С таким покорным народом, как мы, реформы возможны только “сверху”, а значит, без подталкивания снизу — невозможны никогда. Не будет добровольной и честной сменяемости власти, не будет независимого суда, свободной прессы. Верить в это — наивное прекраснодушие. В России нет сил, способных на такие глубинные сдвиги.

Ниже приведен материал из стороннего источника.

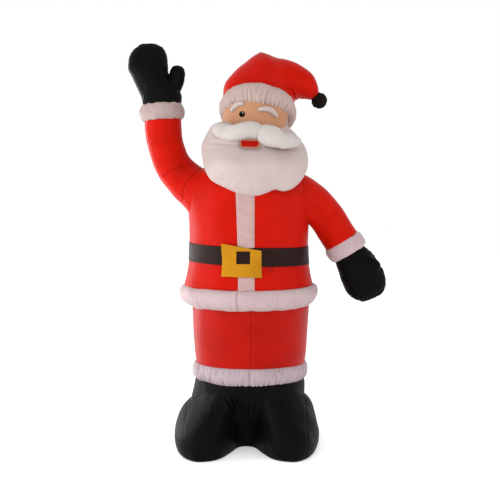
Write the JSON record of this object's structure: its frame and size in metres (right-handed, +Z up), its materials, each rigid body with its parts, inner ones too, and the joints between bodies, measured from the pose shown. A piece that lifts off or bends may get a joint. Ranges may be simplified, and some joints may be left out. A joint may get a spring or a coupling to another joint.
{
  "type": "inflatable santa figure",
  "caption": "Waving inflatable Santa for the garden: round-bodied figure in red with white trims, one arm raised, hat bent to its side, thick beard and broad black boots.",
  "frame": {"origin": "on the ground under the middle of the round body, on the flat sole of the boots", "axes": "+Z up, the figure faces -Y, its raised arm is at -X and its lowered arm at +X"},
  "size_m": [1.5413, 0.8599, 2.3775],
  "materials": {
    "red_nylon": "thin woven nylon, slightly shiny, some light through it",
    "white_nylon": "thin woven nylon, slightly shiny, a little pink from the red beside it",
    "black_nylon": "thin woven nylon with a soft sheen",
    "skin_nylon": "thin woven nylon, matt",
    "yellow_cloth": "thicker flat cloth, matt",
    "white_plush": "short plush pile, matt"
  },
  "bodies": {
    "root": {"boots": "black_nylon", "trouser_trim": "white_nylon", "trousers": "red_nylon", "coat_trim": "white_nylon", "coat": "red_nylon", "belt": "black_nylon", "buckle": "yellow_cloth", "front_strip_upper": "white_nylon", "front_strip_lower": "white_nylon", "sleeve_raised": "red_nylon", "cuff_raised": "white_nylon", "mitten_raised": "black_nylon", "sleeve_lowered": "red_nylon", "cuff_lowered": "white_nylon", "mitten_lowered": "black_nylon", "face": "skin_nylon", "hair": "white_nylon", "beard": "white_nylon", "moustache_left": "white_plush", "moustache_right": "white_plush", "eyebrow_left": "white_plush", "eyebrow_right": "white_plush", "hat_band": "white_nylon", "hat": "red_nylon", "pompom": "black_nylon"}
  },
  "joints": []
}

На необъятной, гигантской территории власть просто вынуждена стремиться к централизму, к насилию и подавлению центробежных сил. Ее главная задача — охрана своей территории. Население тоже должно служить этой главной задаче. Российское государство — это власть плюс территория плюс/минус население. Отсюда и подавление всякой самостоятельности народа, и непременное стремление вооружаться. Наше государство никогда не было заинтересовано в свободных, независимых гражданах, поэтому и демократия у нас в гостях не засиживалась — так, забегала на минутку. Кучка магнатов, зависимых от власти, — вот и все собственники, необходимые нашему государству. При таких условиях власть жиреет, а народ стал лагерным доходягой. Но не может такая ситуация быть вечной. Придет время, когда власть упьется этой нефтью, нанюхается этого газа, и государство лопнет, как упырь! А в это время наши лучшие мозги, которые перетекли на Запад, придумают что-то другое взамен нефти и газа, и тогда на наши земли наконец-то перестанут заглядываться наши многочисленные враги — зачем им наш климат? Даже более того, у нас наконец-то исчезнут всякие внешние враги. А вместе с ними — и деньги тоже. И только-только остатки россиян, привыкших жить без денег, соберутся вздохнуть с облегчением и перевести дух — со страшной силой, от Балтийского моря до Тихого океана, начнут взрываться новые горы устаревших вооружений: ракеты, бомбы, мины и гранаты, которыми мы так предусмотрительно запаслись.
А сосед мой достроит свой дом. И доживет в нем свою жизнь. А потом дом опустеет, потому что детей у него нет.
И опустеет деревня, когда умрут своей смертью все пенсионеры и падут в неравной борьбе со спиртосодержащими жидкостями все алкаши. И другие города и веси тоже сгинут. А город Москва вернется в скромные рамки древнего Московского государства, в одиночество среди пустынных земель, где только ветер свищет да медведи рыщут. Жалко Москву. Если начнет пытаться осваивать территории “за границей”, все начнется сначала. Наше любимое занятие — наступать на грабли.
“Русский народ пал жертвой необъятности своей земли”. Я шкурой чувствую правоту этих слов Н. Бердяева, сказанных еще в 30-е годы прошлого века, когда гляжу на горизонт с Коквицкой горы из опустевшей деревни. И какие авантюристы, какая партия возьмется спасать русский народ от безбрежности земель, если мы до сих пор горюем по проданной задешево Аляске и печемся о присоединении к России арктического шельфа?